After considering the implications of a number of deviations from consistency — dreams, hallucinations and the curious phenomenon of “phantom limbs” [where an amputee feels the existence of a limb that is missing], he comes to the conclusion that all fit into a “real” world of which perception and sensory experience are not perfect representations, but which cannot be a total delusion without questioning the moral credentials of God.
Descartes view of the world attempted to build up a logical structure based on simple premises that would allow the mind to explore the world without constantly depending on the arbitrary and miraculous. In this, he was a precursor of the methods of science, and his attitude inspired what would later come to be known as “The Age of Reason”. Cartesian thinking led to astonishing progress in mathematics and science.

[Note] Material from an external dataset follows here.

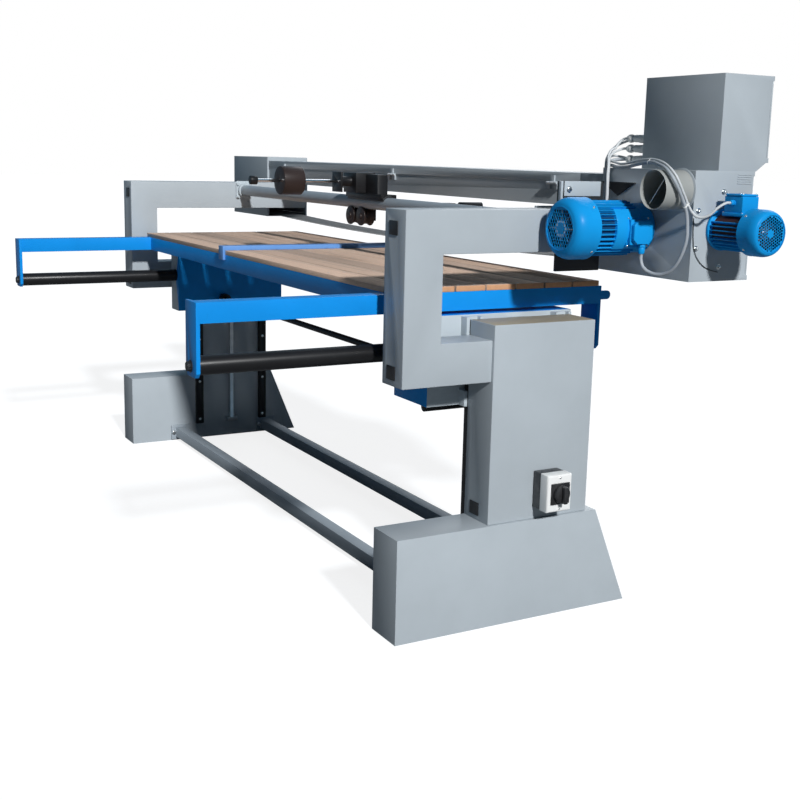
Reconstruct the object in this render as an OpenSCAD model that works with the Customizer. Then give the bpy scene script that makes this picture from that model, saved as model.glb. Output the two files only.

However, in the Sixth Meditation, Descartes’ reasoning does not live up to the intent or promise behind the entire treatise. Descartes does not seem to recognize that his statement that “Dieu n’étant point trompeur [para.10]”, that God cannot deceive, is every bit as much an irreducible premise as the initial step “I think, therefore I Am”. One can actually imagine, with total consistency, a universe that consists of God and Descartes’ mind alone, in which God (capable, after all, of anything) has created a complete illusion of material existence. It is within the rules that Descartes has set up for himself.
I would conclude that, while Descartes has created a fascinating structure, and anyone with an inclination to scientific reasoning would approach it with warm feelings and respect, the Méditations fail to accomplish their purpose. Descartes did not create a firm structure of proven physical realism based entirely on the identity of the thinker and the premise of God’s existence.